In the last four weeks, outflows amounted to $5.4 billion.

"We've continued to have a weaker June in munis from this tapering talk," said Chris Alwine, head of municipal bonds at The Vanguard Group, which has $100 billion in assets. "Our view is that the market has over reacted to this talk."

Since April 30 through June 19, municipal bond funds at Vanguard and PIMCO have both seen returns ranging from -0.19 percent to -3.61 percent. The lower end of that range was all in short-term funds.

Retail investors, often referred to as the "mom-and-pop buyers" because they tend to be retirees, favor municipal bond funds as safe havens.

"Muni bond investors are in for the shock of their lives," said financial advisor Ric Edelman. "For the past 30 years there hasn't been interest rate risk."

That risk can be extreme. A one-point rise in the interest rate could cut 10 percent of the value of a municipal bond with a longer duration, he said.

Many retail buyers, though, are not ready for the change and "when it starts, it will be too late for them to react," he said, adding that he was encouraging investors to look at their portfolio allocation and make changes to protect themselves from interest rate risks now.

LOOMING BUYING OPPORTUNITY

June and July are the peak months of the year for cash flowing to investors from muni bond payments and redemptions. Investors could see the lower prices as a buying opportunity.

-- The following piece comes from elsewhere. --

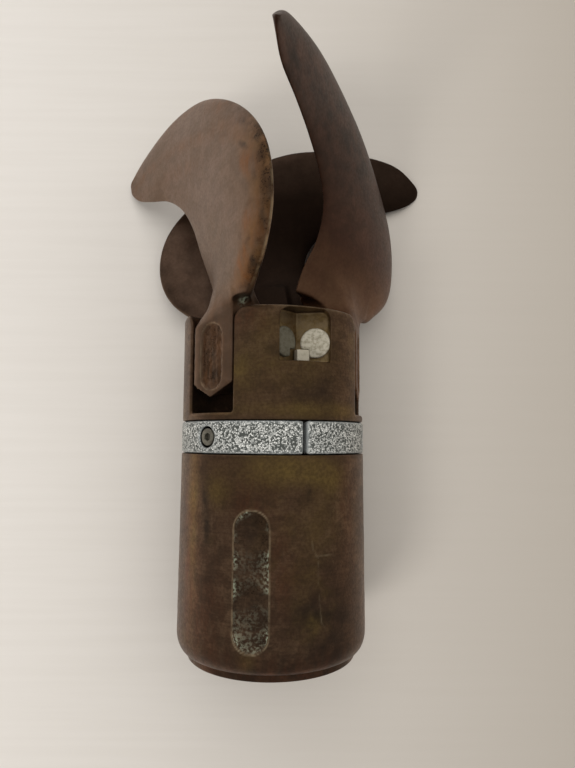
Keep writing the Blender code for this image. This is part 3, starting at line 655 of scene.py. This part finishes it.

"People are no longer thinking reasonably about the value of the market," Lewis said.

Investors are leaving just as municipal bonds grow very cheap. His firm manages municipal bonds for institutional investors, who he said will find the ratios to comparable Treasury securities, which are taxed, appealing.

On Thursday, 30-year municipal bonds yielded 108 percent of similar Treasuries, the highest since August 2012 and far above the average of 99.3 percent.

"With equities selling off significantly now, I would expect to see some support in the Treasury market," said Alwine, adding that would influence the municipal market.